** start of Materials provided **

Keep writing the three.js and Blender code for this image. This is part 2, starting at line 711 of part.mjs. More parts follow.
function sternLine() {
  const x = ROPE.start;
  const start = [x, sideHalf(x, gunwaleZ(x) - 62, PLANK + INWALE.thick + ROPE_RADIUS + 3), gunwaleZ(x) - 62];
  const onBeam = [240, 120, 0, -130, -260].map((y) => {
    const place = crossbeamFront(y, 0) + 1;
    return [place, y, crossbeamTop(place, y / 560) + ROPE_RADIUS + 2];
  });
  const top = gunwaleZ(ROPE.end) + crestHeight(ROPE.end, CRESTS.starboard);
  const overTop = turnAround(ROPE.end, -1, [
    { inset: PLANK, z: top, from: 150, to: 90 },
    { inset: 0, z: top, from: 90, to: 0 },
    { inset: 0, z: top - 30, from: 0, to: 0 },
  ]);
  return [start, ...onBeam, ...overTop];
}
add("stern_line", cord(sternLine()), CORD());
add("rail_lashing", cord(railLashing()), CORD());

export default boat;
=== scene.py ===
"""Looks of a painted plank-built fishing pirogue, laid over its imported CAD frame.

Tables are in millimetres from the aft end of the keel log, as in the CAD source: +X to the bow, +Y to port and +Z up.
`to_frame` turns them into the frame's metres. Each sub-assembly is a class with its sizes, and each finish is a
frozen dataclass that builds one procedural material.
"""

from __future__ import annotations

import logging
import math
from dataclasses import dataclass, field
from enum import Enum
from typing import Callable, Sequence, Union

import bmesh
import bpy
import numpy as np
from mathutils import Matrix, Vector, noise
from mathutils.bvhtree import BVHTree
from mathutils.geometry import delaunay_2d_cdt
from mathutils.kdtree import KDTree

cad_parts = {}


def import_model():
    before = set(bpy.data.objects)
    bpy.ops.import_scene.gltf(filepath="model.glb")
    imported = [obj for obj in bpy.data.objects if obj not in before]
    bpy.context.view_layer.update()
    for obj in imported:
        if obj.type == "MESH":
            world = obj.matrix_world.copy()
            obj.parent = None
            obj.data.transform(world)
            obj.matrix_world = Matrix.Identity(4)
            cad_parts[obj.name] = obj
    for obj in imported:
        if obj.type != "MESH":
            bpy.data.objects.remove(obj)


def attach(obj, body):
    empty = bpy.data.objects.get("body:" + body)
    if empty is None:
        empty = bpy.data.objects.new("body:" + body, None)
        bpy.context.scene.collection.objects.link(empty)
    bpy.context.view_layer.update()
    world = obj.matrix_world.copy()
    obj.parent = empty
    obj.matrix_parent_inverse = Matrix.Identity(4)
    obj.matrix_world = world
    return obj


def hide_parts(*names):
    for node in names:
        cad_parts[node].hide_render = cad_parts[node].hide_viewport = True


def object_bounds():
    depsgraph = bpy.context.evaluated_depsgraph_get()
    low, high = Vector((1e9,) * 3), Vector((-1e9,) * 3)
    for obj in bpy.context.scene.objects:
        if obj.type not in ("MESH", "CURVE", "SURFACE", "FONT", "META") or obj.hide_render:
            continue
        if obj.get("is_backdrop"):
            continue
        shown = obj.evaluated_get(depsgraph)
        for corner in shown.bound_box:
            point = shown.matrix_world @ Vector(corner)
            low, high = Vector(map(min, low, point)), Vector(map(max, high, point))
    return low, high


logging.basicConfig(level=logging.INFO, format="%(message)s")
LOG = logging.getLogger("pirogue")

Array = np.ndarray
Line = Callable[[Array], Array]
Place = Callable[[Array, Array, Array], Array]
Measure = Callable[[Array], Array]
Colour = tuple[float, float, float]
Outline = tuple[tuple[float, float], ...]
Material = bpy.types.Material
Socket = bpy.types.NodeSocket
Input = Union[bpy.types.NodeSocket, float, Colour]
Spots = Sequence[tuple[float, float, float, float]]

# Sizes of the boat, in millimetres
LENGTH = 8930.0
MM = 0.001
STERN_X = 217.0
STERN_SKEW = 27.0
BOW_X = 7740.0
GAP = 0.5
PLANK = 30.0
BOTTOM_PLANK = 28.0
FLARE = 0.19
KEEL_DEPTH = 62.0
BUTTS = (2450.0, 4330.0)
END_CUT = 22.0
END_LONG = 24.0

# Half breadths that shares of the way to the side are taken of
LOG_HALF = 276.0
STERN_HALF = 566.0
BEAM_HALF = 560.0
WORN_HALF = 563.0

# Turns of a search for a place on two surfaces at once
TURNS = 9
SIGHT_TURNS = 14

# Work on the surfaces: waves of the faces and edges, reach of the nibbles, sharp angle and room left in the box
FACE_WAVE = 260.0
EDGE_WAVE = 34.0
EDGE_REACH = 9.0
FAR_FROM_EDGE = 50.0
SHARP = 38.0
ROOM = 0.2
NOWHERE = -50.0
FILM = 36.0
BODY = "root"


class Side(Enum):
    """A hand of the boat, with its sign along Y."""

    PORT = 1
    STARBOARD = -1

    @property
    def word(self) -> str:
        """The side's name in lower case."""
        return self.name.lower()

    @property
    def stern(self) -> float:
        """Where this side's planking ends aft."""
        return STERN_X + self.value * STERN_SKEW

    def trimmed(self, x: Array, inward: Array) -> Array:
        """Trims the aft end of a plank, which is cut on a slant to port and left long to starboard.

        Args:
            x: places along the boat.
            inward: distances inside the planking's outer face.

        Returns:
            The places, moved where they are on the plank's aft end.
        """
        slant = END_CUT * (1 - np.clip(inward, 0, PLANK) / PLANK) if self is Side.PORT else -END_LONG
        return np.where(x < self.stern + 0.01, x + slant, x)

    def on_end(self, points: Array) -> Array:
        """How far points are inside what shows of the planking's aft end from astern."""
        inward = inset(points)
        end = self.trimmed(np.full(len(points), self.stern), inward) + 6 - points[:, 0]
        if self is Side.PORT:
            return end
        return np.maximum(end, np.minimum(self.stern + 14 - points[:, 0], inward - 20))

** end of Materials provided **
** start of Materials provided **

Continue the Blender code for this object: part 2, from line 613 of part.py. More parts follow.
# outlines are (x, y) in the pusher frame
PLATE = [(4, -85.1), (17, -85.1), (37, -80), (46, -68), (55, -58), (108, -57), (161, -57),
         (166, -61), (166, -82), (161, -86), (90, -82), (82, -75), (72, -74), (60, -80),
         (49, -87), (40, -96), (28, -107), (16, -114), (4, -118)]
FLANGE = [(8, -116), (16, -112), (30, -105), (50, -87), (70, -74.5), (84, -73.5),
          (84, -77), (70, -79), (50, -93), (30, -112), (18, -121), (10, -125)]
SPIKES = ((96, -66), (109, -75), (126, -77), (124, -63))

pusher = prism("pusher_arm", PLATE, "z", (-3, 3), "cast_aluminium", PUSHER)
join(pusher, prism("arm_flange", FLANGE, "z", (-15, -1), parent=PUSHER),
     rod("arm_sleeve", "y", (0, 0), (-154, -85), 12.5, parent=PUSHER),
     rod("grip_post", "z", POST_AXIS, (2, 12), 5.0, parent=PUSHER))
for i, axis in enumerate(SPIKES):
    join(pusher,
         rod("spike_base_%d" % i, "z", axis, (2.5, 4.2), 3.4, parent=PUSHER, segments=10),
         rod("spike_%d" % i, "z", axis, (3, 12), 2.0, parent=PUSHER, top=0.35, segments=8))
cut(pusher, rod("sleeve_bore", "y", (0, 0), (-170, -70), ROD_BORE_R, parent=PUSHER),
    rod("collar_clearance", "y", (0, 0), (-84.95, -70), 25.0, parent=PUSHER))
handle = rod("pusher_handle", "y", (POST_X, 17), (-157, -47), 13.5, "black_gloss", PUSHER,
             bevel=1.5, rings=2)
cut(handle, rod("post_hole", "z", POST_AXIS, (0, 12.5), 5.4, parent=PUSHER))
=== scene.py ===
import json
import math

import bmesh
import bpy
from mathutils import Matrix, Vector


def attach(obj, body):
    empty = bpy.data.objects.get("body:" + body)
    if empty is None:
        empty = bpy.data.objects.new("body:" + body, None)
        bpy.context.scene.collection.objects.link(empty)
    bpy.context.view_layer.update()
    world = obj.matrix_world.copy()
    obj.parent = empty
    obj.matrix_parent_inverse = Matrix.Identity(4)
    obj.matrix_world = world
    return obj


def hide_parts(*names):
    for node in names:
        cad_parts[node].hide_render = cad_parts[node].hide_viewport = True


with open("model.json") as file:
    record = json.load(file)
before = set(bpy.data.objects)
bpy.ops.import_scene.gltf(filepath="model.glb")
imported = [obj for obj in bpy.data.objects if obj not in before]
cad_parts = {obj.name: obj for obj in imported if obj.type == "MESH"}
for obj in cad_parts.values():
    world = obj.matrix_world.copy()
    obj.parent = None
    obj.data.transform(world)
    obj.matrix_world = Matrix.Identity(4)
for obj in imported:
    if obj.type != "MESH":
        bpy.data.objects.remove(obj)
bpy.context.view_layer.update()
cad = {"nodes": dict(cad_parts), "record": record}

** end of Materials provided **

> _What to do_
List every line above that contains the word "Blender".

> _Correct output_
Keep writing the three.js and Blender code for this image. This is part 2, starting at line 711 of part.mjs. More parts follow.
Continue the Blender code for this object: part 2, from line 613 of part.py. More parts follow.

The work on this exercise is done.